Per decenni il Mezzogiorno è stato protagonista di piani straordinari o riforme incompiute. Ogni stagione politica ha promesso riscatto, ma in molte occasioni, purtroppo, il Sud è rimasto frastornato e deluso. Oggi, però, una nuova sfida si profila al suo orizzonte: quella dell’intelligenza artificiale. Non è una formula astratta, né un’utopia da convegno. È una rivoluzione concreta, già in atto, che può rappresentare per il Mezzogiorno un’occasione storica per colmare ritardi, rafforzare i servizi, creare lavoro qualificato e trattenere i giovani talenti. A patto, però, che non sia l’ennesima opportunità delegata ad altri o sprecata per assenza di visione politica. Nel corso della storia, il Mezzogiorno d’Italia è stato al centro di molteplici progetti di sviluppo e riscatto, ma troppo spesso ha visto sfumare le promesse tra piani straordinari, clientelismi e occasioni mancate.
Una tecnologia che può accorciare le distanze
Diciamo subito che l’IA non è solo una tecnologia. È anche una leva dalle grandi potenzialità. Può infatti rivoluzionare l’economia, i servizi, la pubblica amministrazione, la sanità e l’istruzione. L’Italia, e in particolare il Sud, hanno il dovere di cogliere questa transizione non come una minaccia, ma come una sfida.
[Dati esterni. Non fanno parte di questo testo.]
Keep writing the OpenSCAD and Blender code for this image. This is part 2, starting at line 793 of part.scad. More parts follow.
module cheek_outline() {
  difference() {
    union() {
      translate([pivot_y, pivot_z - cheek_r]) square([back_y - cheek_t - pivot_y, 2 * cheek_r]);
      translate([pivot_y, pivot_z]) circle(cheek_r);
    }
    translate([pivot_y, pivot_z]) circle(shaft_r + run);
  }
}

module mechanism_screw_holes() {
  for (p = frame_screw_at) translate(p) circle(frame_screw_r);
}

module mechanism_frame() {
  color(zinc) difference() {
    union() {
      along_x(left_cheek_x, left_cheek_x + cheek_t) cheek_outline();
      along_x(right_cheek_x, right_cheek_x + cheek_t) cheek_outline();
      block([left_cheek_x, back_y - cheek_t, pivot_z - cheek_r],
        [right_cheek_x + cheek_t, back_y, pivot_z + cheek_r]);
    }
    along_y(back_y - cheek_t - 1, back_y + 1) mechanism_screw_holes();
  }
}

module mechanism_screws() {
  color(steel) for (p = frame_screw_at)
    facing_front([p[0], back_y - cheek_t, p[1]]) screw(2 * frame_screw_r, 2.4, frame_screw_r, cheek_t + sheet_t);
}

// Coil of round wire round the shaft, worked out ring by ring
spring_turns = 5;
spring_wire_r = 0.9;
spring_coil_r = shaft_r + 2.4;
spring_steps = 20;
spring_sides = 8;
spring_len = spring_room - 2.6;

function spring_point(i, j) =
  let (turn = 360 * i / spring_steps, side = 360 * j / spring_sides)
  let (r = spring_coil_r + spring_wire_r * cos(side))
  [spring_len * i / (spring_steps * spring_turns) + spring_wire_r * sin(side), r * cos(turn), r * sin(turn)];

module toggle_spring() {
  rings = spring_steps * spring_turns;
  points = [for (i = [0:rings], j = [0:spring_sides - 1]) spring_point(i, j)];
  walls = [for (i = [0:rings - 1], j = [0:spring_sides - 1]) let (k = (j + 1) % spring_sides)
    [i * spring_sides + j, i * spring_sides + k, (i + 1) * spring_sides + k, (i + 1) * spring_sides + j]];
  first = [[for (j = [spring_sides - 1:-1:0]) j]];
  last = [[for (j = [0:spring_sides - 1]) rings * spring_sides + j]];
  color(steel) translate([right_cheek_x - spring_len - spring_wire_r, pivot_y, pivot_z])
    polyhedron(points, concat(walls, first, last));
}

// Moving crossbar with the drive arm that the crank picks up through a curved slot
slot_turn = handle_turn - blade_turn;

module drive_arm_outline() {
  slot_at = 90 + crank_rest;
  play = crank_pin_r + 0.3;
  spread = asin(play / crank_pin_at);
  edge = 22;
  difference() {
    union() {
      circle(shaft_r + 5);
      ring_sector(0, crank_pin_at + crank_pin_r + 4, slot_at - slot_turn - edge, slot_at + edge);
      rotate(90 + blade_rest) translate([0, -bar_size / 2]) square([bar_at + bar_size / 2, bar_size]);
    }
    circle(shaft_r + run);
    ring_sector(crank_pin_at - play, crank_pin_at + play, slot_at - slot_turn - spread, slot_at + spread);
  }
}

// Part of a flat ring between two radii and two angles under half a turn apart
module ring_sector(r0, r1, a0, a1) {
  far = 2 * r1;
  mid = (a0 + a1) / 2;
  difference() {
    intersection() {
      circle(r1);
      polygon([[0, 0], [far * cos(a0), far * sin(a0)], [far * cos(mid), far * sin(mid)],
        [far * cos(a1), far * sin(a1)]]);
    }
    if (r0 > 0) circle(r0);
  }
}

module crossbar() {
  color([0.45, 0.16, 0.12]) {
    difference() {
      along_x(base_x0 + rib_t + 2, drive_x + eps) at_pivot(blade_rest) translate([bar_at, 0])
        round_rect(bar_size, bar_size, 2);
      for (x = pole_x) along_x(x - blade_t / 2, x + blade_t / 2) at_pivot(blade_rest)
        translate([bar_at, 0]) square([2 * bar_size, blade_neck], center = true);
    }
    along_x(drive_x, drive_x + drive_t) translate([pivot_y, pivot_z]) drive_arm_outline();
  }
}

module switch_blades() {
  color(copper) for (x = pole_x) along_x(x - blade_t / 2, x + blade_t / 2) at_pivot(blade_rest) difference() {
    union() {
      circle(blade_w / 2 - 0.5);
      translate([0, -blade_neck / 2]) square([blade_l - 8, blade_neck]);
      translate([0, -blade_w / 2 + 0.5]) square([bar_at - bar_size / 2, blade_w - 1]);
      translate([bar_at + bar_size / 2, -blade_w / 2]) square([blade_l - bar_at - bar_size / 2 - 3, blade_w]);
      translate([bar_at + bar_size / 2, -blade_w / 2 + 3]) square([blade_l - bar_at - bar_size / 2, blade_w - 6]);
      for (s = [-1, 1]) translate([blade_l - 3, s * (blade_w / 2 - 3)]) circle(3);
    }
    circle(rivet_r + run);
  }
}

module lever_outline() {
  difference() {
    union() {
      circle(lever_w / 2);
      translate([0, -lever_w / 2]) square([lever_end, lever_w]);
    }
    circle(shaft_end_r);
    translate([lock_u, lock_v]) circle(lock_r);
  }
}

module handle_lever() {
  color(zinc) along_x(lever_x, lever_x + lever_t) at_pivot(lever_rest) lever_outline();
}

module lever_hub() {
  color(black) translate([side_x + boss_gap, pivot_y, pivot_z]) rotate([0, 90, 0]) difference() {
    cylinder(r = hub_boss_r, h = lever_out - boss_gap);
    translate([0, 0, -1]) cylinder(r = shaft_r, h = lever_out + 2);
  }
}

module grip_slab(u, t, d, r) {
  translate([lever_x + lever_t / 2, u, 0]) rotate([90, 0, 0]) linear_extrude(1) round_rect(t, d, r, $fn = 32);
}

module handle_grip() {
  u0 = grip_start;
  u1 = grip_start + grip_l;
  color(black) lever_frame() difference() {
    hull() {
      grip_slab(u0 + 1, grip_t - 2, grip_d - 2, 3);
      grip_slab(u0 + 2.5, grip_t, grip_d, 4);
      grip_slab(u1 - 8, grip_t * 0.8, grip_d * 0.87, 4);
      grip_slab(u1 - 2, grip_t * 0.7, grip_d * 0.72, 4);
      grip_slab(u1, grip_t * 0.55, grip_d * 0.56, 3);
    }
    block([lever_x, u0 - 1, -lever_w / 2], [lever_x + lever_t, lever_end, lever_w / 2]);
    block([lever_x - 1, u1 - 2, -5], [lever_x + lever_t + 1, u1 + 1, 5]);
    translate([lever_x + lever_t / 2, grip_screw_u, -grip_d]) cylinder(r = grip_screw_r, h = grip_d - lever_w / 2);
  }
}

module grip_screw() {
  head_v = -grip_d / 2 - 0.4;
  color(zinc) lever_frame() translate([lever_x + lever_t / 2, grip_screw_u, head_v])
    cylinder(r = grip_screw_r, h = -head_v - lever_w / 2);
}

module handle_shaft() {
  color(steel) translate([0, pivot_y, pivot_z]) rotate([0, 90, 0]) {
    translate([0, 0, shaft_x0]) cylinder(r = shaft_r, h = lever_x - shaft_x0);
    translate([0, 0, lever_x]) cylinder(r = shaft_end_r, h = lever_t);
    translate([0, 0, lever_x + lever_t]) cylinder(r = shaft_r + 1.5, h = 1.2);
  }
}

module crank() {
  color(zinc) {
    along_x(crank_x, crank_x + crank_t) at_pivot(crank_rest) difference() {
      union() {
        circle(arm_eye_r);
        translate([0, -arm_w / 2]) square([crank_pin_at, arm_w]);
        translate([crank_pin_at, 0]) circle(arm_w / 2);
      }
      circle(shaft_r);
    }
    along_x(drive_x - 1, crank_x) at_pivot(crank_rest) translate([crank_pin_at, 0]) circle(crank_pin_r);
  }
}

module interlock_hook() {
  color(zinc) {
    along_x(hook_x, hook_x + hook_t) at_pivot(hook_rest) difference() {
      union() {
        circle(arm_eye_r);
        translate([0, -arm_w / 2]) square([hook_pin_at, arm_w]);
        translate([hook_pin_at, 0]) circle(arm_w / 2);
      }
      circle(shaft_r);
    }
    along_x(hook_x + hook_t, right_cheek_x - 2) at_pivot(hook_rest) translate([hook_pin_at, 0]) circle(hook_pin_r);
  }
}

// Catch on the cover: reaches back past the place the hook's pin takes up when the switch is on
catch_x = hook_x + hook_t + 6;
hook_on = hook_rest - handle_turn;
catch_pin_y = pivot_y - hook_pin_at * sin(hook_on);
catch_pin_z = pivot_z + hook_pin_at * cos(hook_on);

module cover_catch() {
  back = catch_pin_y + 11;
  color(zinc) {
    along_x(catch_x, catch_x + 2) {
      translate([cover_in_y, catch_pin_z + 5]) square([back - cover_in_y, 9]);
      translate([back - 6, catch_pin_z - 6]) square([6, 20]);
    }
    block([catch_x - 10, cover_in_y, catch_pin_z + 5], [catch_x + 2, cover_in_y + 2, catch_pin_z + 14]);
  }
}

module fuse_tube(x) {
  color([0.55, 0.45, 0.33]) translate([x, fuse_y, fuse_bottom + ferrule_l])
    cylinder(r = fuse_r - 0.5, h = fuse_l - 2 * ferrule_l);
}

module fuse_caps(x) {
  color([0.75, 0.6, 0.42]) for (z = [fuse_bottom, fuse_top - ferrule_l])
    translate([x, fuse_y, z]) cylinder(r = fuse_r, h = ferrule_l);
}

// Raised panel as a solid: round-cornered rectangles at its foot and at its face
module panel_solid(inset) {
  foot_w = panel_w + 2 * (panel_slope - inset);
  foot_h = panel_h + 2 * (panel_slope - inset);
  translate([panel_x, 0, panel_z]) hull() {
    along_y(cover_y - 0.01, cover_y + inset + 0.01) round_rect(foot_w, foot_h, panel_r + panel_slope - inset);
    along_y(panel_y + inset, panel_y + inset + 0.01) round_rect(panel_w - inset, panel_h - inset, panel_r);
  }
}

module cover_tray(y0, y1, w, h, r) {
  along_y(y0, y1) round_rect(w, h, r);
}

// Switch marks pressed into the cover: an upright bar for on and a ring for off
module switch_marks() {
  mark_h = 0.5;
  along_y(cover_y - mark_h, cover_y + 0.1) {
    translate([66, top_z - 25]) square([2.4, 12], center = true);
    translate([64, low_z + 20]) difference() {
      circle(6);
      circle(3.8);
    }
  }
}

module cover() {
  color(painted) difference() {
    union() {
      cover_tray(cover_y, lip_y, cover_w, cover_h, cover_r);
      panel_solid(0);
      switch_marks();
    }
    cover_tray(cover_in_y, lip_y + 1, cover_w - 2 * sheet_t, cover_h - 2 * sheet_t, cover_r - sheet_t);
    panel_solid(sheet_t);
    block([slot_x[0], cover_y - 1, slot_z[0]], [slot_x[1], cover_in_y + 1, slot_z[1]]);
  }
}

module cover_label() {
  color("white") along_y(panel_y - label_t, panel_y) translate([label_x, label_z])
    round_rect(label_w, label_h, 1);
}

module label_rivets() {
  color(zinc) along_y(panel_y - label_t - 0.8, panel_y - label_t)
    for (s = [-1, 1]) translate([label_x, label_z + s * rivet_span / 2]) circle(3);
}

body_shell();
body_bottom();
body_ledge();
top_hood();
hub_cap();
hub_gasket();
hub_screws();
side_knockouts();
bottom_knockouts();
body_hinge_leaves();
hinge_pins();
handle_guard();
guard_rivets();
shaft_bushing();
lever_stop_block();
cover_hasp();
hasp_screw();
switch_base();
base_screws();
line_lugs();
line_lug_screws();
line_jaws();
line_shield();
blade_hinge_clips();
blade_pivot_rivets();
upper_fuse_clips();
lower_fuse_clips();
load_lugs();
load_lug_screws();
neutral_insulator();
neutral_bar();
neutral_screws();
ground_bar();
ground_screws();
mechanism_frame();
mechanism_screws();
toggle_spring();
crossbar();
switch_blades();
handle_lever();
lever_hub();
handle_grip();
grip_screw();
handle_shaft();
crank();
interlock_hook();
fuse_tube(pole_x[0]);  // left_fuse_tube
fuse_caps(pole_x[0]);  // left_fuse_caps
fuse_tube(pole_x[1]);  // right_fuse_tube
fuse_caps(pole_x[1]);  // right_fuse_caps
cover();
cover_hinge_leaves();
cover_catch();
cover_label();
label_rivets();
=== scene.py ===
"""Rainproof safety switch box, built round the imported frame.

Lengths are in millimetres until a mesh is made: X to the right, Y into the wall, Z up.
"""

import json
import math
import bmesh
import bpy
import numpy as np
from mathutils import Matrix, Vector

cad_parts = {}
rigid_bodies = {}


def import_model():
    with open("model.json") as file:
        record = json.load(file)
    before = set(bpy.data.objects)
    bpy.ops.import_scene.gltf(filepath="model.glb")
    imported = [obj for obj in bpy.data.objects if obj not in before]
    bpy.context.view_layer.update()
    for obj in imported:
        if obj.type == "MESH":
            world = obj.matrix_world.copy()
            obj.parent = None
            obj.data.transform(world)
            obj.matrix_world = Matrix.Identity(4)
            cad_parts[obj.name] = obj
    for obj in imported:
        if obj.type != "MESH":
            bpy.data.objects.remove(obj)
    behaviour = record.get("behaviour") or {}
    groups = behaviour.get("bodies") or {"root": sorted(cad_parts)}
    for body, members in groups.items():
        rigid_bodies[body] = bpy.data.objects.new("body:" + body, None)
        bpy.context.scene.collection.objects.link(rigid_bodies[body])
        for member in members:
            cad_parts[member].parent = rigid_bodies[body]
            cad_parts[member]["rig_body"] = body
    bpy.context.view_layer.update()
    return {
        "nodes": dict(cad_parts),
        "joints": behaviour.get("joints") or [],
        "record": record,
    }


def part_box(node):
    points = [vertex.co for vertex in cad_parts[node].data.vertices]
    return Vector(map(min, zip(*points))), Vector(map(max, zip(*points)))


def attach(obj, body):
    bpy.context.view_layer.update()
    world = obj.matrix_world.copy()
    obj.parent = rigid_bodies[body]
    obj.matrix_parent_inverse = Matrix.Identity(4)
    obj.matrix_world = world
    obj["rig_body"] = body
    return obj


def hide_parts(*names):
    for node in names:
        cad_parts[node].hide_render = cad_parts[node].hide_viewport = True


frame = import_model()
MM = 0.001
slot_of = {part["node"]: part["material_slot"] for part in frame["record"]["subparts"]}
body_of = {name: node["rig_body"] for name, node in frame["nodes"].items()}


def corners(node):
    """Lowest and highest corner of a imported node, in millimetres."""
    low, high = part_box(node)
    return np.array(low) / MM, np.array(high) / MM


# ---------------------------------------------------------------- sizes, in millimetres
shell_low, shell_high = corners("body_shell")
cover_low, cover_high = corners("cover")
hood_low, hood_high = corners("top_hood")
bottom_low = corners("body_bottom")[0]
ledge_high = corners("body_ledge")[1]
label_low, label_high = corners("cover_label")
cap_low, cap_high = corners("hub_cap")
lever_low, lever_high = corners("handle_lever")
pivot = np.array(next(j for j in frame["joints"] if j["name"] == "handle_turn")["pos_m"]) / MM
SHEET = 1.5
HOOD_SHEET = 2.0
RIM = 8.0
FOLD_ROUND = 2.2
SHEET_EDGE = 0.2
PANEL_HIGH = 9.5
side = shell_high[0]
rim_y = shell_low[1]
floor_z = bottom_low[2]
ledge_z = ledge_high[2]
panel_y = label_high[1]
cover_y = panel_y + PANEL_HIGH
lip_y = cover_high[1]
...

Per farlo, però, servono infrastrutture digitali, investimenti mirati, competenze diffuse e visione politica. E serve, soprattutto, un nuovo patto istituzionale e sociale, che metta al centro il Mezzogiorno come laboratorio di innovazione. L’IA può semplificare la burocrazia, migliorare l’efficienza della sanità, personalizzare l’offerta educativa, aiutare l’agricoltura, monitorare il dissesto idrogeologico e ottimizzare i trasporti locali. Ma perché ciò accada, serve una strategia nazionale ed europea che punti su investimenti in infrastrutture digitali, formazione avanzata, sostegno a start-up e centri di ricerca. Le università del Sud, i poli tecnologici emergenti, le amministrazioni locali possono diventare protagonisti di un vero “Piano per il Sud digitale”.
Giustizia territoriale e innovazione condivisa
Non si tratta di mitizzare questa tecnologia, né di ignorarne i rischi. Ma sarebbe un errore lasciare che il Mezzogiorno resti ai margini di una rivoluzione che può renderlo protagonista. L’IA può ridurre le disuguaglianze, se integrata in un modello di sviluppo umano e territoriale. A tale scopo serve un’alleanza tra pubblico e privato, tra Comuni e università, tra giovani imprese e istituzioni. Serve anche una leadership politica che sappia costruire un “nuovo patto per il Sud”, fondato su innovazione, sostenibilità e partecipazione. In questo scenario, il ruolo dell’Unione Europea può essere decisivo. La politica di coesione, i fondi del PNRR e il nuovo piano europeo sull’intelligenza artificiale possono diventare strumenti per colmare ritardi storici. E, in tutto questo, serve anche una guida politica consapevole, capace di trasformare una stagione di innovazione in una stagione di giustizia territoriale. È tempo di smettere di parlare del Sud solo in termini di emergenza. È tempo, invece, di pensarlo come avanguardia.
Dal Piano Vanoni all’Europa dell’innovazione
La storia ci insegna che le grandi trasformazioni avvengono quando si incrociano visione e coraggio. Il piano Vanoni negli anni ’50, il tentativo di una programmazione organica per il Meridione, fu un esempio di strategia economica strutturata. Oggi serve qualcosa di simile: una nuova visione nazionale ed europea che punti a fare del Sud una piattaforma per l’innovazione sostenibile e digitale. In tal senso, l’IA può essere per il Mezzogiorno ciò che le grandi opere industriali furono per il Nord nel dopoguerra. Oggi serve uno sforzo simile, ma aggiornato al tempo della transizione digitale. Questo è il momento buono per abbandonare la logica della compensazione e abbracciare quella della valorizzazione. Va cambiato il paradigma finora applicato al Mezzogiorno. E quindi, non più un Sud da aiutare, ma un territorio da valorizzare come risorsa strategica.
Nel Manifesto di Ventotene, scritto in piena guerra mondiale, si parlava di “un’Italia diversa, dentro un’Europa nuova”. Oggi potremmo dire: un Sud diverso, dentro un’Italia moderna. Ecco perché l’intelligenza artificiale non può diventare l’ennesimo treno perso. Dovrà essere, piuttosto, il binario su cui far correre la speranza di un Mezzogiorno, finalmente protagonista del suo futuro.